LGBTQ+ Women’s Tech Summit unlocks first true sense of belonging
Making a career pivot to tech, Bay Area Part-Time MBA student Muttika Chaturabul found support, community and purpose at the Lesbians Who Tech Summit.
“You can’t be what you can’t see,” said the Imposter Syndrome workshop facilitator at the Lesbians Who Tech Summit.
Enjoying a sunny, 65-degree Bay Area Friday afternoon in San Francisco’s Castro District, I stepped into The Café—a long-time local gay nightclub—which had been transformed into a conference room to attend a breakout session for the summit.
Over 6,000 lesbians took over the Castro District in San Francisco for the summit. If you’ve been to the Castro before, you know there is never 6,000 lesbians there. Waiting for my conference badge at the beginning of the event, I look around and realized it was the first time my masculine-of-center queer woman of color identity was part of the majority.
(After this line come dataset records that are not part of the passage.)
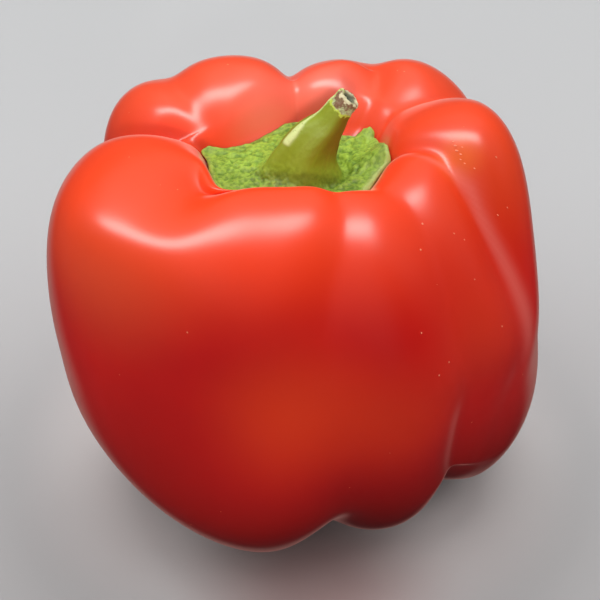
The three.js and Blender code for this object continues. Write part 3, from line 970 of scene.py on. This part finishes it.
@dataclass
class CalyxAndStalk:
    """The green calyx on the dimple's floor and the stalk that grows out of it.

    Each side is an azimuth and a width. cut_rim is a share of the stalk's radius, and the other
    measures are millimetres or places along the pod's section.
    """

    form: PodForm
    columns: int = 360
    steps: int = 15
    seat_gap: float = 0.3
    floor_place: float = 2.0
    rim_thickness: float = 1.1
    lip_swell: float = 0.2
    lip_side: tuple[float, float] = (345.0, 26.0)
    pale_lip_side: tuple[float, float] = (330.0, 24.0)
    # Painted shade: the side of the stalk that is darkened.
    brown_side: tuple[float, float] = (335.0, 50.0)
    worn_side: tuple[float, float] = (215.0, 40.0)
    shelf_radius: float = 9.8
    shelf_height: float = 69.0
    shelf_climb: float = 0.8
    ridge_count: int = 5
    ridge_azimuth: float = 200.0
    fin_height: float = 0.14
    fin_width: float = 13.0
    strip_height: float = 0.2
    cut_rim: float = 0.56
    cut_shift: float = 0.35
    cut_depth: float = 0.9
    lump_height: float = 0.5
    lump_size: float = 1.1
    fine_lump_size: float = 0.55
    crinkle: float = 0.2
    crinkle_size: float = 0.8
    fine_crinkle_size: float = 0.35
    dry_length: float = 2.6

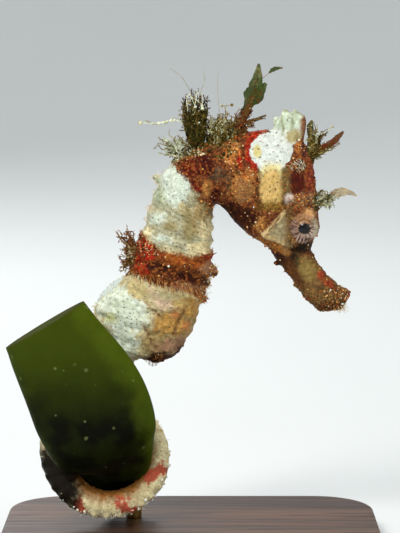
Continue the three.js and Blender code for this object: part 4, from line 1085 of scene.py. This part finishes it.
# Each clump: its foot and the spread of the feet, its finish, how many times each stem is repeated with
# changes, its twigs and their length, the tones of its stems, and the places that the stems lead to.
GROWTHS = {
    "tuft_neck": ((0.6, 0, 82.0), 1.9, weed, 9, 18, 1.1, (0.0, 0.45), [
        [(0.2, -0.4, 85.4), (-1.0, -0.6, 89.0), (-0.8, -0.4, 92.4)],
        [(1.6, 0.6, 86.4), (1.8, 1.0, 90.0), (1.8, 1.0, 92.8)],
        [(-0.8, 0.9, 85.6), (-1.4, 1.2, 88.4), (-1.6, 1.0, 91.4)],
        [(0.6, -1.2, 86.0), (0.4, -1.4, 89.4), (0.2, -0.8, 92.6)],
        [(2.2, -1.0, 85.6), (2.6, -1.0, 88.2), (2.2, -0.6, 91.0)],
        [(0.2, 0.4, 86.4), (0.4, 0.6, 90.0), (0.4, 0.4, 93.6)],
        [(-0.4, -1.4, 84.8), (-1.4, -1.4, 87.2), (-1.6, -1.2, 89.6)],
        [(1.2, -0.8, 86.8), (1.4, -0.6, 90.6), (1.2, -0.4, 93.0)],
        [(2.2, 0.4, 86.0), (3.4, 0.6, 88.8), (3.2, 0.4, 91.4)],
        [(1.8, -1.2, 86.4), (3.1, -1.4, 89.4), (2.6, -1.0, 92.0)]]),
    "tuft_shoulder": ((-2.2, 0, 80.4), 1.5, weed_pale, 7, 12, 0.8, (0.3, 0.95), [
        [(-3.8, -0.8, 81.8), (-5.4, -1.0, 82.8), (-6.8, -1.2, 83.8)],
        [(-4.2, 0.4, 81.2), (-5.4, 0.6, 81.6), (-6.8, 0.8, 82.0)],
        [(-3.0, 1.2, 82.2), (-3.8, 1.4, 83.6), (-4.4, 1.4, 84.8)],
        [(-3.2, -1.8, 81.2), (-4.4, -2.2, 82.6), (-5.0, -2.2, 83.6)],
        [(-1.8, -1.8, 82.0), (-2.0, -2.2, 83.2), (-2.8, -2.0, 84.4)],
        [(-4.2, -1.4, 80.2), (-5.4, -1.8, 80.4), (-6.6, -1.8, 80.8)]]),
    "tuft_nape": ((5.8, 0, 83.0), 2.8, weed, 13, 11, 0.8, (0.3, 0.75), [
        [(4.8, -1.0, 85.0), (4.2, -1.2, 86.4), (3.8, -1.4, 87.6)],
        [(6.0, 0.8, 85.4), (6.0, 0.8, 87.0), (6.0, 1.0, 88.4)],
        [(7.2, -0.8, 85.2), (7.6, -1.0, 87.0), (7.2, -1.0, 88.4)],
        [(7.8, 1.0, 84.8), (8.4, 1.2, 85.8), (8.8, 1.4, 86.8)],
        [(5.6, -1.8, 84.8), (5.4, -2.2, 86.0), (6.0, -2.0, 87.2)],
        [(4.0, 0.6, 84.4), (3.6, 0.8, 86.0), (4.0, 0.8, 87.2)]]),
    "frond_nape": ((9.8, 0, 84.4), 0.9, weed_red, 5, 14, 0.8, (0.15, 0.6), [
        [(9.4, 0, 86.6), (11.0, 0.2, 89.4), (12.6, 0.2, 92.6), (13.4, 0, 96.4)],
        [(10.0, 0.4, 87.4), (12.4, 0.2, 91.4), (13.4, 0, 94.2)],
        [(9.8, -0.4, 86.4), (11.4, -0.4, 89.4), (12.8, -0.4, 92.2)],
        [(8.8, 0.2, 85.8), (9.2, 0.4, 87.6), (10.6, 0.2, 88.8)],
        [(11.0, -0.4, 86.0), (12.8, -0.6, 86.9), (14.6, -0.6, 87.8)]]),
    "tuft_forehead": ((23.8, 0, 80.0), 1.0, weed, 9, 12, 0.8, (0.15, 0.7), [
        [(23.8, -0.8, 82.6), (23.6, -1.0, 84.8), (23.8, -1.2, 87.0)],
        [(25.6, 0, 81.0), (28.0, 0.2, 82.4), (30.0, 0.2, 84.6)],
        [(25.0, 0.8, 82.0), (26.0, 1.0, 83.6), (27.4, 1.0, 84.8)],
        [(24.6, -0.8, 82.0), (24.8, -1.0, 83.8), (25.0, -1.0, 85.4)],
        [(26.0, -0.4, 80.6), (27.6, -0.4, 81.4), (29.4, -0.2, 82.8)],
        [(24.2, 0.6, 81.8), (24.4, 0.8, 84.0), (24.2, 0.8, 86.0)]]),
    "frond_brow_right": ((24.9, -1.6, 70.6), 0.9, weed_pale, 8, 9, 0.7, (0.15, 0.8), [
        [(26.2, -1.9, 70.8), (28.0, -2.1, 71.4), (29.6, -2.3, 72.0)],
        [(26.2, -2.3, 71.4), (26.6, -2.4, 72.2), (26.9, -2.6, 73.0)],
        [(26.4, -2.3, 70.4), (27.4, -2.5, 70.0), (28.2, -2.6, 69.8)],
        [(26.4, -1.4, 71.2), (27.6, -1.4, 72.0), (28.4, -1.6, 72.8)]]),
    "frond_brow_left": ((24.9, 1.6, 70.6), 0.9, weed_pale, 8, 9, 0.7, (0.15, 0.8), [
        [(26.0, 1.9, 70.8), (27.5, 2.1, 71.4), (29.0, 2.3, 72.2)],
        [(26.0, 2.3, 71.4), (26.3, 2.4, 72.4), (26.5, 2.6, 73.2)],
        [(26.2, 2.3, 70.4), (27.2, 2.5, 70.0), (27.8, 2.6, 69.8)]]),
    "growth_back": ((-11.6, 0, 60.4), 2.8, weed_red, 9, 10, 0.7, (0.25, 0.75), [
        [(-12.6, -0.6, 62.4), (-13.8, -0.8, 64.0), (-14.8, -0.8, 65.0)],
        [(-12.2, 0.8, 62.6), (-12.6, 1.0, 64.0), (-13.0, 1.0, 65.2)],
        [(-13.0, 0, 59.4), (-13.8, 0, 58.4), (-14.1, 0, 57.4)],
        [(-12.4, -1.2, 61.4), (-12.6, -1.6, 62.6), (-12.4, -1.4, 63.8)],
        [(-12.8, 0.6, 60.2), (-13.6, 0.6, 59.8), (-14.2, 0.4, 60.4)],
        [(-12.8, -0.8, 58.2), (-13.4, -1.2, 57.4), (-13.6, -1.2, 56.8)]]),
}

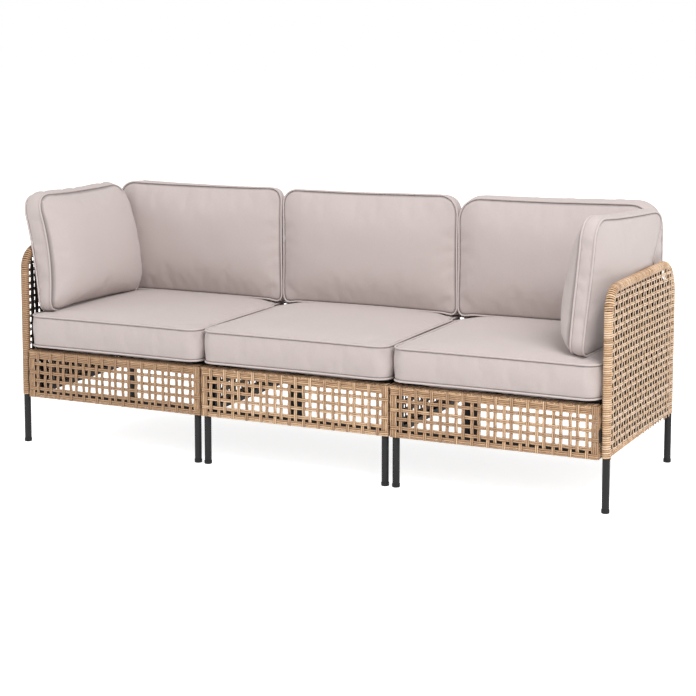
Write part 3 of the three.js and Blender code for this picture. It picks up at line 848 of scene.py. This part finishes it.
def lathe(name, profile, centre, segments, material):
    points, faces = [], []
    for i in range(segments):
        turn = 2 * pi * i / segments
        for radius, z in profile:
            points.append((
                (centre.x + radius * cos(turn)) * mm, (centre.y + radius * sin(turn)) * mm, z * mm))
    rows = len(profile)
    for i in range(segments):
        j = (i + 1) % segments
        for k in range(rows - 1):
            faces.append((i * rows + k, j * rows + k, j * rows + k + 1, i * rows + k + 1))
    faces.append(tuple(reversed([i * rows for i in range(segments)])))
    faces.append(tuple(i * rows + rows - 1 for i in range(segments)))
    mesh = newMesh(name, points, faces)
    mesh.materials.append(material)
    for polygon in mesh.polygons:
        polygon.use_smooth = len(polygon.vertices) == 4
    return addObject(name, mesh)


def makeFoot(node):
    low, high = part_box(node)
    radius, height, rounding, steps = (footCap[key] for key in ("radius", "height", "rounding", "roundingSteps"))
    sole = radius - rounding
    profile = [(sole - footCap["soleInset"], 0), (sole, 0)]
    for i in range(1, steps + 1):
        turn = pi / 2 * i / steps
        profile.append((sole + rounding * sin(turn), rounding - rounding * cos(turn)))
    profile += [(radius - inset, height - drop) for inset, drop in footCap["topEdge"]]
    piece = lathe(node + "_cap", profile, (low + high) / 2 / mm, footCap["segments"], footPlastic)
    settle(piece, node)


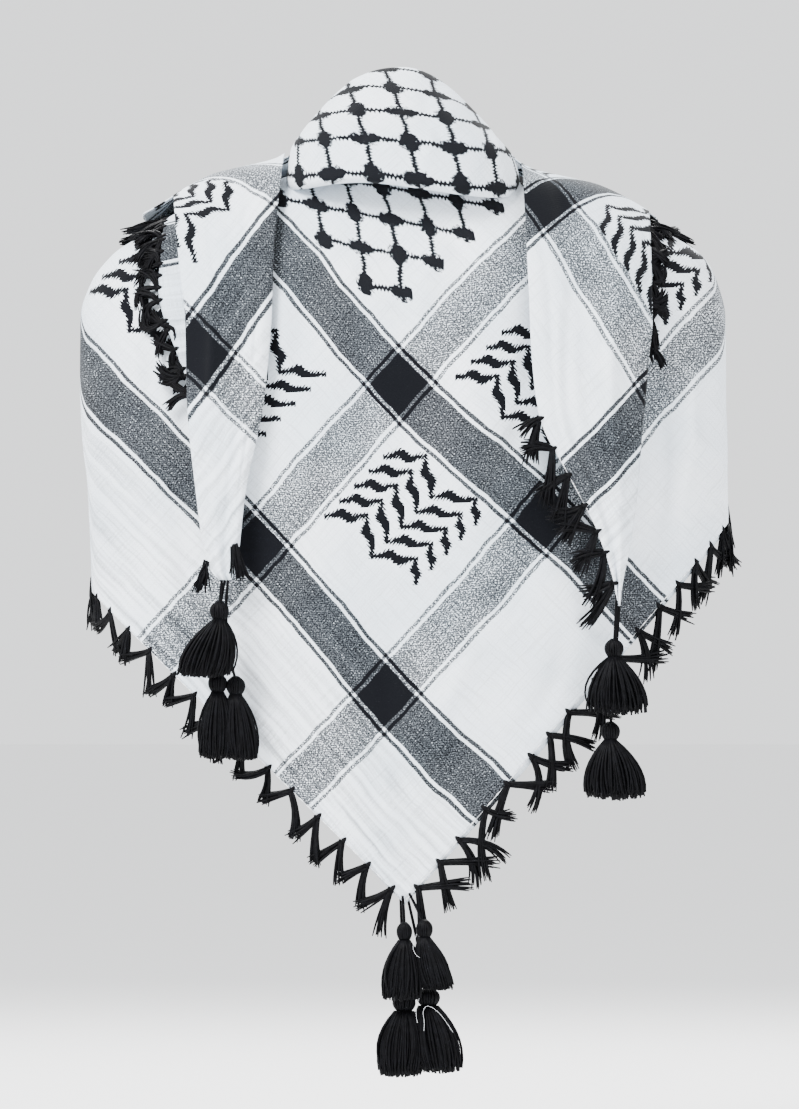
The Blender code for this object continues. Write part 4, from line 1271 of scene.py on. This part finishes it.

A feeling of awe seeped inside my torso as I experienced for the first time what it felt like to truly belong.
The summit was hosted by Lesbians Who Tech & Allies—a global community of LGBTQ+ women, non-binary, and trans individuals with careers and passions inside the growing tech world.
The tech summit offered workshop topics ranging from automation and machine learning, to social justice and resistance in relation to technology. The breakout session leaders included LGBTQ+ women, women of color, transgender, and gender non-conforming speakers and workshop facilitators.
The UC Davis Graduate School of Management (GSM) sponsored my attendance and it was the perfect union between my interest in exploring diversity and my career pivot to technology—I was ecstatic.
At the summit, I made meaningful connections with diverse attendees and welcoming organizations. By the time the conference had ended, I had met a queer kink porn director, exchanged contacts with recruiters from Fortune 500 companies looking to hire queer women like me, and listened to Stacey Abrams share wisdom about the manifestation of our failure. She said it is sometimes not on us, but a manifestation of everyone else’s suffering.
Oddly enough, it wasn’t the workshops, the speakers, or any job prospects that planted my feet to the ground and straightened up my spine. It was the feeling of being acknowledged and validated for all of me. A feeling I didn’t know I was missing because I never felt it before.
It wasn’t until this conference when my masculine-of-center gender expression and woman-loving-woman nature was deeply seen and deeply held. For the first time I didn’t have to justify my usage of the women’s restroom. I didn’t have to correct my pronoun because I would be asked for permission first.
For three days I didn’t have to explain who I was as I moved through a world of lesbians—what a fascinating gift.
It was in that moment that I realized this sense of belonging is important to me.
BUILDING INQUISITIVE ITERATIONS OF MYSELF
Later that year, I chose to give back to the GSM and fellow students as an MBA Student Ambassador in the Bay Area Part-Time MBA program. I brought new perspectives with me to MBA recruiting events. My identity, history and journey from a working-class family to business school helps prospective students see themselves in the program when they may not typically have that relatable connection.
The GSM has offered me numerous opportunities to investigate and build inquisitive iterations of myself.
It’s where my coming out story would be in front of 42 trusting classmates in Professor Doy Charnsupharindr’s Storytelling for Leadership class. I never imagined that would be the case, nor would I represent the program as an ambassador, but now I’m able to encourage any prospective student that they belong.
Every connection the GSM has helped establish for me has offered a safe place where I can show up with every piece of me exactly as I am—and be told that I belong. Recently, I began interning in the health care industry at Blue Shield of California. Little did I know this would lead to a full-time job offer during an economic downturn and a global pandemic.
As I start my final year in the Bay Area MBA program, I have clarity—in my life, in my career and in the world of education.
I have a clear vision of a world I want to live in. I am here to co-create a welcoming environment where people are validated and their full spectrum of lived experiences are accepted. As we grapple with racism, misogyny and sexism in the corporate world, I stand committed to pushing boundaries of what it means to be an affirming and inclusive society at the individual, organizational and systemic level.
As I learned, “you can’t be what you can’t see,” so I remain devoted to bringing all of me to the places that I belong, the places that I don’t and the places that I didn’t know I belonged so that others can see themselves here too.